The drafters of our Constitution understood this paradox. They knew that giving we the people sovereignty posed risks that we’d make choices that might squander it. To avoid the risk that voters might be tempted by the appeals of dynasty, they required presidents to be at least 35 years old. To avoid the risk that voters might be tempted by the appeals of a British nobleman and brought back under the thumb of the king, they required presidents to be natural-born citizens. To avoid the risk that voters might be tempted by the appeals of a popular long-serving incumbent, they required presidents to serve no more than two terms. And to avoid the risk that voters might be tempted by a demagogue uncommitted to the oath of office, they required presidents to not have violated a previous oath by engaging in insurrection.
The Court’s job is to play the role of Odysseus’s fellow sailors. Odysseus had his shipmates put wax in their ears so they wouldn’t be tempted by the siren’s song, just as our Framers gave the justices life tenure so as not to be swayed by the temporary passions of political majorities. So that he could hear the beautiful singing himself, Odysseus had his shipmates leave his ears open but tie him to the mast. Upon hearing the song, Circe warned, Odysseus would demand he be untied. It was at that moment, the goddess said, that his shipmates would need to yank the lash tighter.

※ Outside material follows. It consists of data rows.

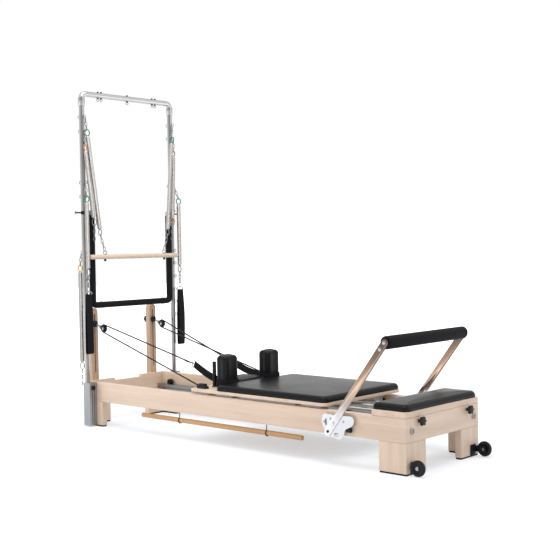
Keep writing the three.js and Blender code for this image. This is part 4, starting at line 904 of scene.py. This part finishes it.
spring_steel = brushed("spring_steel", (0.50, 0.475, 0.455), 0.40, (30, 30, 30), 0.12)
bands = {"green": plain("green_band", (0.01, 0.22, 0.12), 0.4),
         "yellow": plain("yellow_band", (0.70, 0.48, 0.04), 0.4),
         "orange": plain("orange_band", (0.66, 0.27, 0.09), 0.4)}


def chain(start, end, count, wire=1.7, width=5.0):
    """Oval links from one point to another, each a quarter turn from the last."""
    start, end = np.array(start, float), np.array(end, float)
    along = unit(end - start)
    first = unit(np.cross(along, [0.3, 1, 0.1]))
    sides = [first, np.cross(along, first)]
    step = np.linalg.norm(end - start) / count
    return [loop(start + along * step * (k + 0.5), along, sides[k % 2], step / 2 + wire, width, wire, 20, 7)
            for k in range(count)]


def hung_spring(name, eye, top, bottom, colour, body, node, oval=(19, 14), low_band=False):
    """The coil and its end cones, with an oval ring on top and a chain from it to the eye bolt. The ring
    is coloured, or else plain with a coloured ring at the lower end."""
    eye, top, bottom = (np.array(v, float) for v in (eye, top, bottom))
    along = unit(top - bottom)
    wound = coil(top, bottom, spring_radius - 1.1, 1.3, 2.4)
    made = [piece(f"{name}_coil", [wound], spring_steel, body, [node])]
    cone = [(spring_radius - 1.2, -3), (spring_radius, 0), (spring_radius - 0.5, 3),
            (spring_radius * 0.6, 8), (spring_radius * 0.32, 13), (2, 14)]
    ends = [turned(cone, place, along * way, 24) for place, way in ((top, 1), (bottom, -1))]
    made.append(piece(f"{name}_ends", ends, spring_steel, body))
    middle = top + along * (12 + oval[0])
    ring = loop(middle, along, level, oval[0], oval[1], 3.4, 36, 12)
    if low_band:
        made.append(piece(f"{name}_ring", [ring], link_steel, body, ends=False))
        ring = loop(bottom - along * 24, along, level, 15, 14, 4.0, 36, 12)
    made.append(piece(f"{name}_band", [ring], bands[colour], body, ends=False))
    tip = middle + along * (oval[0] - 3)
    links = chain(tip, eye + unit(tip - eye) * 2, 3, 2.2, 6.5)
    made.append(piece(f"{name}_links", links, link_steel, body, ends=False))
    return made


roll_x, roll_y, roll_z, spring_radius = 124.0, 249, 1057.0, 13.4
for side, way in both_sides:
    eye = (post_x + eye_reach, way * 364.9, 1926)
    hung_spring(f"roll_spring_{side}", eye, (105.2, way * 351, 1802), (roll_x, way * 288, 1240), "green",
                "roll_down", f"roll_down_spring_{side}")
    hook = loop((roll_x, way * 285, 1212), (0, 0, 1), level, 18, 9, 2.6)
    low_chain = chain((roll_x, way * 283, 1196), (roll_x, way * roll_y, 1093), 4, 2.0, 6.5)
    piece(f"roll_chain_{side}", [hook] + low_chain, link_steel, "roll_down", ends=False)
    ring = loop((roll_x, way * roll_y, roll_z + 26), (0, 0, 1), level, 11, 10, 2.2)
    piece(f"roll_bar_eye_{side}", [ring], chrome, "roll_down", ends=False)
    nut = [pin((roll_x, way * roll_y, roll_z - 13), (roll_x, way * roll_y, roll_z - 28), 7.5, 2, 24),
           pin((roll_x, way * roll_y, roll_z + 12), (roll_x, way * roll_y, roll_z + 18), 6, 1, 18)]
    piece(f"roll_bar_nut_{side}", nut, black_plastic, "roll_down")

# Roll-down bar: a turned maple dowel with domed ends. Two eye bolts through it, with black nuts
# below, hang it from the chains of its springs.
dowel = [(3, -370), (9, -368.5), (13, -365), (15, -359), (15, 359), (13, 365), (9, 368.5), (3, 370)]
rod = turned(dowel, (roll_x, 0, roll_z), (0, 1, 0))
piece("roll_down_dowel", [rod], maple_across, "roll_down", ["roll_down_bar"])

# Springs of the push-through bar: from the second eye bolts down to the bar's arms. From each
# lower end a heart-shaped ring and a short spare chain hang over the foam.
eye_y, spare_x, spare_y, still_z, moved_z = 372.1, 124, 328, 1380, 1310
for side, way in both_sides:
    eye = (post_x + eye_reach, way * eye_y, 1836)
    made_here = hung_spring(f"push_spring_{side}", eye, (104, way * 368, 1713), (122, way * 333, 1312),
                            "orange", None, f"push_bar_spring_{side}", oval=(16, 8), low_band=side == "far")
    for made in made_here:
        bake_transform(made)
    heart = loop((spare_x, way * spare_y, 1276), (0, 0, 1), level, 22, 13, 2.6)
    tail = chain((spare_x, way * spare_y, 1256), (spare_x - 4, way * (spare_y - 1), 1160), 4, 2.0, 6.5)
    piece(f"push_spring_tail_{side}", [heart] + tail, link_steel, "push_bar", ends=False)

# Arm springs: each hangs from an eye bolt of its post and ends in a hook and a chain. The chain
# carries a long hand loop of wide webbing on a D-ring, with a sewn patch at its top.
arm_x, arm_y, loop_top, loop_low, loop_half = 126.0, 386.0, 826, 464, 10
for side, way, bulge in (("near", -1, 3.0), ("far", 1, 9.0)):
    y = way * arm_y
    eye = (post_x + eye_reach, way * eye_y, 1516)
    hung_spring(f"arm_spring_{side}", eye, (arm_x, y, 1388), (arm_x, y, 994), "green", f"arm_{side}",
                f"arm_spring_{side}")
    hook = loop((arm_x, y, 962), (0, 0, 1), level, 20, 9, 2.6)
    piece(f"arm_chain_{side}", [hook] + chain((arm_x, y, 944), (arm_x, y, 846), 4, 2.0, 6.5), link_steel,
          f"arm_{side}", ends=False)
    turn = np.linspace(np.pi, 2 * np.pi, 12)
    bottom = np.stack([arm_x + loop_half * np.cos(turn), 0 * turn + y,
                       loop_low + loop_half * np.sin(turn)], 1)
    climb = np.linspace(0, 1, 16)[1:, None]
    sway = np.array([1.0, 0, 0]) * np.sin(np.pi * climb)
    up_right = bottom[-1] + (np.array([arm_x + 1.8, y, loop_top]) - bottom[-1]) * climb + bulge * sway
    up_left = bottom[0] + (np.array([arm_x - 1.8, y, loop_top]) - bottom[0]) * climb - 3.0 * sway
    band(f"hand_band_{side}", np.vstack([up_left[::-1], bottom, up_right]), 49, 3.2, (0, 1, 0),
         f"arm_{side}", [f"hand_loop_{side}"])
    patch = np.array([[arm_x, y, z] for z in np.linspace(745, 806, 8)])
    band(f"hand_patch_{side}", patch, 49, 9, (0, 1, 0), f"arm_{side}")
    ring = loop((arm_x, y, 832), (0, 1, 0), (0, 0, 1), 26, 10, 2.8)
    piece(f"hand_ring_{side}", [ring], link_steel, f"arm_{side}", ends=False)

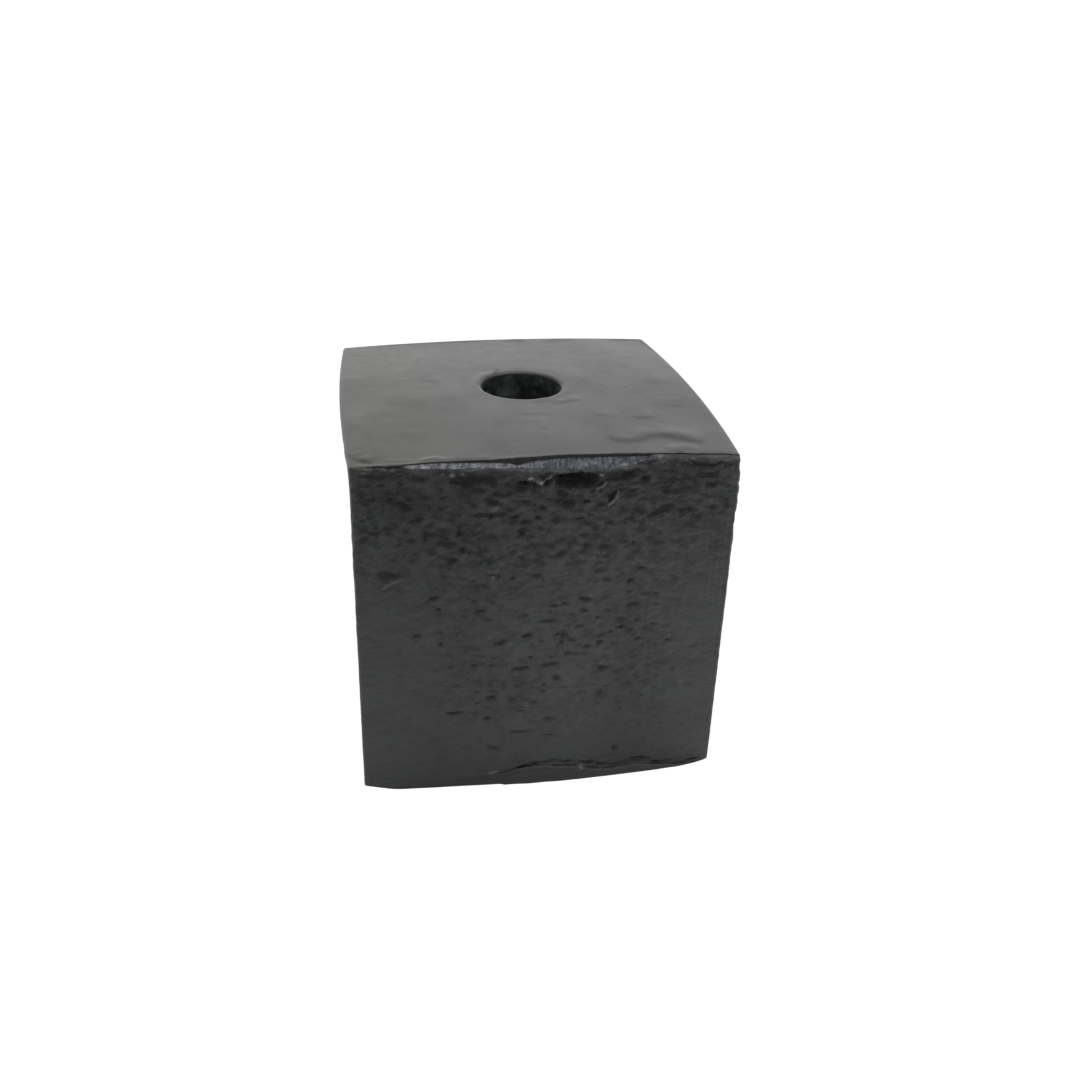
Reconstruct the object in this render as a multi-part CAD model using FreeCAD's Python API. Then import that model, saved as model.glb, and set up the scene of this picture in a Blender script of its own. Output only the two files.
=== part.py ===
import FreeCAD, Part
import math
import os

# Square block of pressed charcoal, cored by a hole from top to underside and closed in by a thin
# black skin: a cap over the top, a band round the four sides and a sheet under the base.
# Frame: origin at the middle of the underside, +Z up, -Y towards the pitted front face,
# +X to the right as the front is faced. All lengths in millimetres.

os.makedirs("parts", exist_ok=True)
V = FreeCAD.Vector

# Overall form. The front is flat; the other three sides bow out between their corners.
WIDTH = 50.0
DEPTH = 50.6
CORNER_HEIGHT = 49.7
BOW_LEFT = 0.85
BOW_RIGHT = 1.05
BOW_BACK = 1.0
CROWN = 1.0
EDGE_ROUND = 0.6
RIM_ROUND = 0.3

# The hole stands a little behind the middle.
BORE_DIAMETER = 11.7
BORE_X = 0.45
BORE_Y = 1.65

# Skin thickness, and the lip of the base sheet where it was squeezed out and up the front. The
# lip ends short of the right-hand corner.
SKIN = 0.4
LIP_LENGTH = 28.0
LIP_END_GAP = 1.8
LIP_HEIGHT = 2.8
LIP_REACH = 1.2

# Flakes lost from the top front edge: middle (across from the centre line), length and depth.
FLAKES = [(-11.8, 14.6, 0.50), (4.3, 17.4, 1.00), (19.6, 13.0, 0.62)]
# Bigger hollows in the front face: across from the centre line, down from the top corners,
# radius, depth.
HOLLOWS = [
    (2.2, 2.5, 1.4, 0.60),
    (4.3, 2.7, 1.5, 0.80),
    (-1.2, 3.1, 1.1, 0.30),
    (6.7, 3.3, 0.8, 0.25),
    (8.3, 5.2, 1.2, 0.30),
    (14.8, 7.4, 1.4, 0.30),
    (-20.8, 15.2, 1.7, 0.32),
    (7.5, 12.2, 1.1, 0.28),
    (8.2, 31.1, 0.8, 0.32),
    (-12.3, 37.0, 1.4, 0.24),
]
# Worn bottom corners of the front: side, run along the front, run along the side, rise.
WORN_CORNERS = [(-1, 4.2, 3.0, 1.3), (1, 2.4, 2.0, 0.9)]

front_y = -DEPTH / 2
crown_radius = ((WIDTH / 2) ** 2 + (DEPTH / 2) ** 2 + CROWN**2) / (2 * CROWN)


def top_height(x, y):
    """Height of the crowned top above the underside."""
    centre = CORNER_HEIGHT + CROWN - crown_radius
    return centre + math.sqrt(crown_radius**2 - x**2 - y**2)


def column(inset, low, high):
    """Upright solid with the block's bowed outline, drawn in by inset all round."""
    x = WIDTH / 2 - inset
    y = DEPTH / 2 - inset
    corners = [V(-x, -y, low), V(x, -y, low), V(x, y, low), V(-x, y, low)]
    right = Part.Arc(corners[1], V(x + BOW_RIGHT, 0, low), corners[2])
    back = Part.Arc(corners[2], V(0, y + BOW_BACK, low), corners[3])
    left = Part.Arc(corners[3], V(-x - BOW_LEFT, 0, low), corners[0])
    front = Part.makeLine(corners[0], corners[1])
    outline = Part.Wire([front, right.toShape(), back.toShape(), left.toShape()])
    return Part.Face(outline).extrude(V(0, 0, high - low))


def under_crown(drop):
    """Ball whose upper surface is the crowned top let down by drop; its poles lie level."""
    ball = Part.makeSphere(crown_radius)
    ball.rotate(V(0, 0, 0), V(1, 0, 0), 90)
    ball.translate(V(0, 0, CORNER_HEIGHT + CROWN - crown_radius - drop))
    return ball


def upright_edges(solid):
    """The four vertical corner edges of a column."""
    found = []
    for edge in solid.Edges:
        box = edge.BoundBox
        if box.ZLength > 5 and box.XLength < 0.01 and box.YLength < 0.01:
            found.append(edge)
    return found


def upper_rim(solid):
    """Every edge round the top surface: the outer edge and the mouth of the hole."""
    found = []
    for edge in solid.Edges:
        if edge.BoundBox.ZMin > CORNER_HEIGHT - 1:
            found.append(edge)
    return found


def bore():
    """Plug the size of the hole, right through the block."""
    return Part.makeCylinder(BORE_DIAMETER / 2, CORNER_HEIGHT + 10, V(BORE_X, BORE_Y, -5))


def flake(middle, length, depth):
    """Long flake split off the top front edge: a sloping floor with slanted ends."""
    edge = V(middle, front_y, top_height(middle, front_y))
    inward = V(0, 1, -1).normalize()
    across = V(0, 1, 1).normalize()
    half = length / 2
    ends = [(-half, 0), (-half + 0.8, depth), (half - 1.6, depth), (half, 0)]
    ends += [(half, -3), (-half, -3)]
    points = [edge + V(u, 0, 0) + inward * v - across * 4 for u, v in ends]
    face = Part.Face(Part.makePolygon(points + [points[0]]))
    return face.extrude(across * 8)


def hollow(across, down, radius, depth):
    """Shallow round-bottomed hollow in the front face."""
    ball = (radius**2 + depth**2) / (2 * depth)
    return Part.makeSphere(ball, V(across, front_y + depth - ball, CORNER_HEIGHT - down))


def worn_corner(side, along_front, along_side, rise):
    """Everything outside a slanted plane across a bottom corner of the front."""
    corner = V(side * WIDTH / 2, front_y, 0)
    normal = V(side / along_front, -1 / along_side, -1 / rise).normalize()
    slab = Part.makeBox(16, 16, 6, V(-8, -8, 0))
    slab.Placement = FreeCAD.Placement(
        corner - V(side * along_front, 0, 0),
        FreeCAD.Rotation(V(0, 0, 1), normal),
    )
    return slab


def lip():
    """Ragged edge of the base sheet, turned up against the foot of the front face."""
    start = WIDTH / 2 - LIP_END_GAP - LIP_LENGTH
    outline = [
        (0, 0),
        (0, 0.85),
        (0.04, 1),
        (0.20, 0.95),
        (0.36, 0.8),
        (0.50, 0.5),
        (0.70, 0.6),
        (0.85, 0.28),
        (1, 0),
    ]
    points = [V(start + u * LIP_LENGTH, front_y, v * LIP_HEIGHT) for u, v in outline]
    face = Part.Face(Part.makePolygon(points + [points[0]]))
    return face.extrude(V(0, -LIP_REACH, 0))


# The whole block with its hole, edges softened, before it is told apart into its pieces.
tall = CORNER_HEIGHT + 2 * CROWN + 5
block = column(0, 0, tall)
block = block.makeFillet(EDGE_ROUND, upright_edges(block))
block = block.common(under_crown(0)).cut(bore())
block = block.makeFillet(RIM_ROUND, upper_rim(block))

# What lies under the cap, above the base sheet, and inside the side band.
beneath_cap = column(-5, SKIN, tall).common(under_crown(SKIN))
heart = column(SKIN, SKIN, tall)
heart = heart.makeFillet(max(EDGE_ROUND - SKIN, 0.1), upright_edges(heart))
middle = block.common(beneath_cap)

nodes = {
    "core": middle.common(heart),
    "side_skin": middle.cut(heart),
    "top_skin": block.cut(under_crown(SKIN)),
    "base_skin": block.common(column(-5, 0, SKIN)).fuse(lip()),
}

damage = [flake(*row) for row in FLAKES]
damage += [hollow(*row) for row in HOLLOWS]
damage += [worn_corner(*row) for row in WORN_CORNERS]

for name, shape in nodes.items():
    piece = shape.cut(damage).removeSplitter()
    solid = max(piece.Solids, key=lambda s: s.Volume)
    print(name, len(piece.Solids), round(solid.Volume / 1000, 3), solid.isValid())
    solid.exportStep("parts/" + name + ".step")
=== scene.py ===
import math

import bpy
import numpy as np
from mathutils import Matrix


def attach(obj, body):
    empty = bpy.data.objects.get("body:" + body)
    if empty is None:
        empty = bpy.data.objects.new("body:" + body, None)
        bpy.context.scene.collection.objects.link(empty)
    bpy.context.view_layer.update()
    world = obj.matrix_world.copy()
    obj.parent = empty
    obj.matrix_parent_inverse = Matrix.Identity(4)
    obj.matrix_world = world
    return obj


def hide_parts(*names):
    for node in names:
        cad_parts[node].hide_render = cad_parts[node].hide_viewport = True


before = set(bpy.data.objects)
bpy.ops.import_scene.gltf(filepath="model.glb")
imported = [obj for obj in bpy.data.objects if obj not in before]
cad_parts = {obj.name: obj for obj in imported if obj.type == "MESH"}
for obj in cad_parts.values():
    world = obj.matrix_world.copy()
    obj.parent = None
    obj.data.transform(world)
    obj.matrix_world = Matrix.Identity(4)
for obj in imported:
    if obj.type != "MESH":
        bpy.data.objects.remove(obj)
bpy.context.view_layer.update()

# ---------------------------------------------------------------- camera
# A short lens a hand's breadth in front of the block and above it, a little to its left,
# with the slight tilt of a hand-held shot.
camera_data = bpy.data.cameras.new("camera")
camera_data.lens = 35.33
camera_data.sensor_width = 36.0
camera_data.clip_start = 0.005
camera_data.clip_end = 60.0
camera = bpy.data.objects.new("camera", camera_data)
bpy.context.collection.objects.link(camera)
forward = np.array([0.17091, 0.87168, -0.45931])
upward = np.array([0.04921, 0.45803, 0.88757])
forward /= np.linalg.norm(forward)
upward -= forward * (upward @ forward)
upward /= np.linalg.norm(upward)
rightward = np.cross(forward, upward)
place = np.eye(4)
place[:3, 0], place[:3, 1], place[:3, 2] = rightward, upward, -forward
place[:3, 3] = [-0.024506, -0.144746, 0.102085]
camera.matrix_world = place.T.tolist()
bpy.context.scene.camera = camera

# ---------------------------------------------------------------- floor and light
# White paper floor in a bright white room. The room is darker on the side the camera
# stands, so that the block's front is lit by the floor and the sky and not from ahead.
PLAIN_WHITE = 1.05  # what the camera itself sees of the paper and the room
FLOOR_REACH = 12.0


def spread(tree, source, low, high, first, last):
    """A number between two, as the source goes from low to high."""
    node = tree.nodes.new("ShaderNodeMapRange")
    for label, value in (("From Min", low), ("From Max", high), ("To Min", first), ("To Max", last)):
        node.inputs[label].default_value = value
    tree.links.new(source, node.inputs["Value"])
    return node.outputs["Result"]


def arithmetic(tree, operation, first, second):
    """A sum on two numbers that vary."""
    node = tree.nodes.new("ShaderNodeMath")
    node.operation = operation
    tree.links.new(first, node.inputs[0])
    tree.links.new(second, node.inputs[1])
    return node.outputs["Value"]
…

A faction in this country is crying out in response to Trump’s appeals for the Court to loosen the ties when history teaches this is the moment for the justices to tighten them.
Because if the Court isn’t willing to impose the restrictions of the 14th Amendment in the face of today’s siren song of “letting the voters decide,” what does that say about the likelihood that they’ll do so when the 22nd Amendment is at stake? If the justices release us from the constraints we placed on ourselves in the 14th Amendment, limiting our own choices in order to preserve democracy, then our ship of state may, to quote Homer, “smash upon rocks as sharp as spears,” and our democracy may “join the many victims of the Sirens in a meadow filled with skeletons.”